Torne-se perito

As estradas mataram o comboio no Douro

O último acidente na Linha do Tua voltou a focar as atenções sobre as velhas vias-férreas do Douro. Entre 1988 e 1991 fecharam várias linhas. A prioridade agora é salvar a linha-mãe

a A Linha do Sabor, que ligava o Pocinho a Duas Igrejas, em Miranda do Douro, demorou 30 anos a construir. Mas os governantes que, depois da Revolução de Abril de 1974, tiveram a pasta ferroviária, em especial nos executivos liderados por Cavaco Silva, não precisaram de tanto tempo para acabar com aquela linha e encerrar os troços da Linha do Douro entre o Pocinho e Barca de Alva, da Linha do Tua entre Mirandela e Bragança, da Linha do Corgo entre Vila Real e Chaves e da Linha do Tâmega entre Amarante e Arco de Baúlhe. Em menos de três décadas, colocaram fim a um património formidável que levou muitas mais a construir e que custou a vida a muitos trabalhadores.

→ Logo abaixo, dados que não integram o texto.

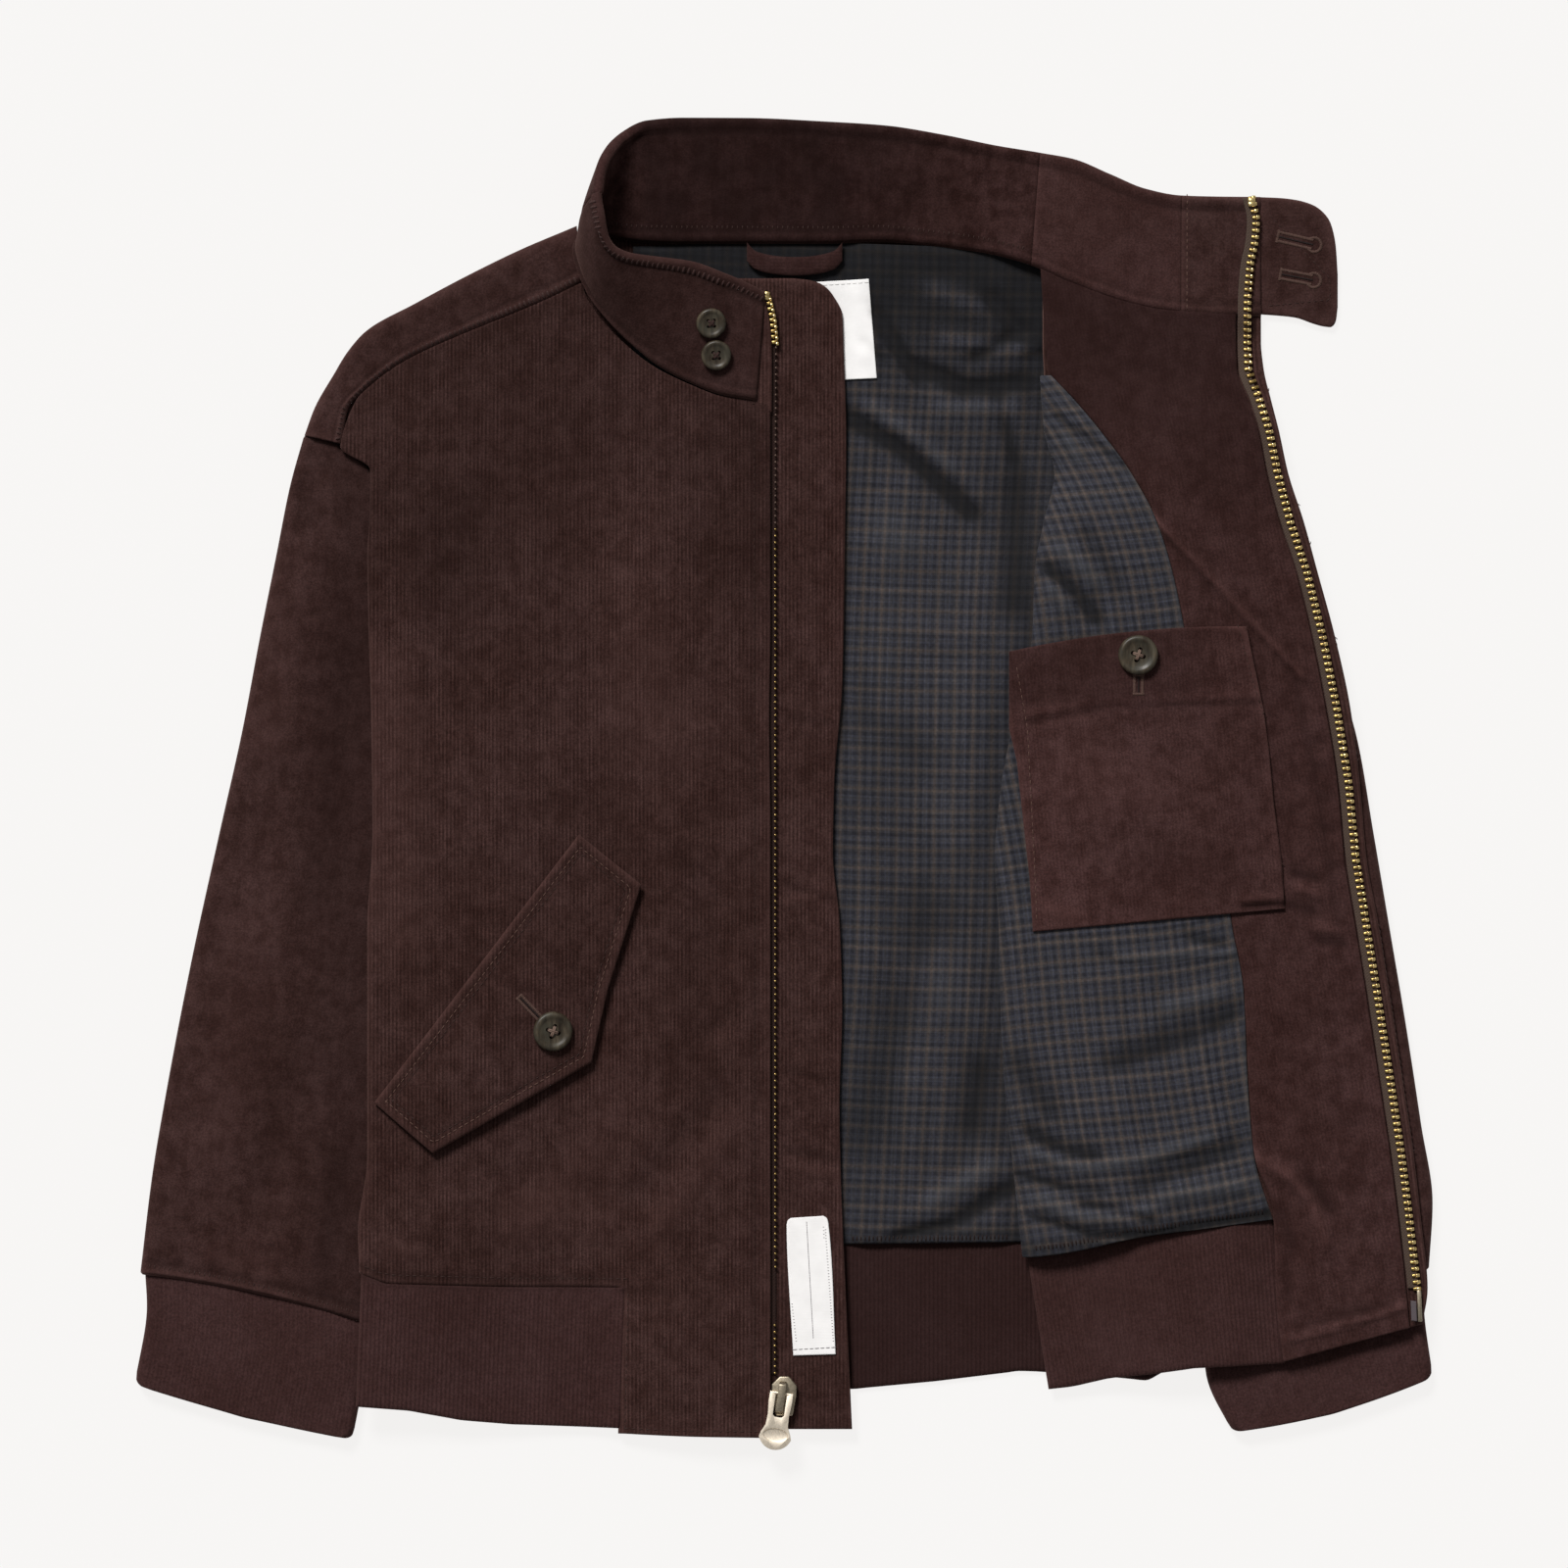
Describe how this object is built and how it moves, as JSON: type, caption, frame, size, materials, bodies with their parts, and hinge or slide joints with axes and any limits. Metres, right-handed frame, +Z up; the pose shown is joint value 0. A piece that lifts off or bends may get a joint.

Todas estas linhas foram criadas para servir as populações mais isoladas do interior-norte e para permitir o escoamento de alguns produtos da região, como aconteceu com a Linha do Sabor, principal meio de transporte do minério da serra do Reboredo, em Moncorvo.
A desertificação do interior, com a fuga dos mais novos para o litoral e os tradicionais destinos de emigração, o desinvestimento da tutela nas linhas e no material circulante e a ditadura contabilística precipitaram o fim do comboio de via estreita em grande parte das linhas secundárias do Douro, deixando muitas povoações ainda mais isoladas e abrindo caminho ao incremento da rodovia e das empresas de camionagem.
Ao abandono
É verdade que os troços encerrados não eram rentáveis, como não o são os metros de Lisboa ou do Porto, por exemplo. Mas, para muitas populações, o comboio era o único meio de ligação que tinham, e nem mesmo a abertura de novas estradas acabou totalmente com esse isolamento. O mais grave é que o encerramento das linhas deixou os carris a saque e inúmeras estações, algumas de grande beleza, ao abandono.
Algumas estações passaram para a posse das autarquias, que as adaptaram a outros fins. Mas o grosso desse património continua abandonado e algum já não tem qualquer possibilidade de recuperação. Inúmeros apeadeiros e pequenas estações são hoje autênticos montes de escombros.
No início desta década, o então presidente da Refer, Mário Frasquilho, ainda chegou a afirmar que a empresa estava a "pensar nas diversas alternativas possíveis para utilizar ao máximo o património, nomeadamente através do turismo". E até encomendou um estudo à Spidouro - Sociedade de Promoção do Investimento no Douro, extensivo ao troço desactivado da Linha do Douro e às linhas do Sabor, Corgo, Tua e Tâmega, com o sugestivo nome de "Relançamento dos Patrimónios Ferroviários".
Comboios de há 30 anos
Frasquilho achava que naquelas linhas havia "instalações com dimensão para poderem ser transformadas em centros turísticos". "O que não é aceitável", acrescentou, "é continuar a permitir que o património fique ao abandono e a degradar-se, quando há soluções exequíveis que beneficiam as populações das zonas por onde outrora passou o comboio".
O estudo foi feito, o comboio a vapor para turistas foi recuperado, mas nada mais avançou. Mesmo a Linha do Douro continua a ser servida pelos mesmos comboios de há 30 anos, apesar do aumento do turismo na região.
Hoje, face à nova realidade rodoviária, não há ninguém de bom senso que reclame a reabertura dos troços de via estreita já encerrados. Mas já há unanimidade quanto à Linha do Douro. "Devia ser a via rápida do Douro. É a coluna vertebral da região. Está mesmo no coração do Douro e liga ao centro do Porto. Está a ver o que era ir do Pocinho ao Porto em duas, duas horas e meia?", diz Aires Ferreira, o presidente da Câmara de Torre de Moncorvo.
Actualmente, os 172 quilómetros que separam o Pocinho de São Bento, no Porto, demoram três horas a percorrer de comboio. A viagem de carro demora menos 30 minutos. Mas o autarca - defensor igualmente da reactivação do troço entre o Pocinho e Barca de Alva - acha que não seria difícil reduzir o tempo do comboio, de modo a torná-lo competitivo.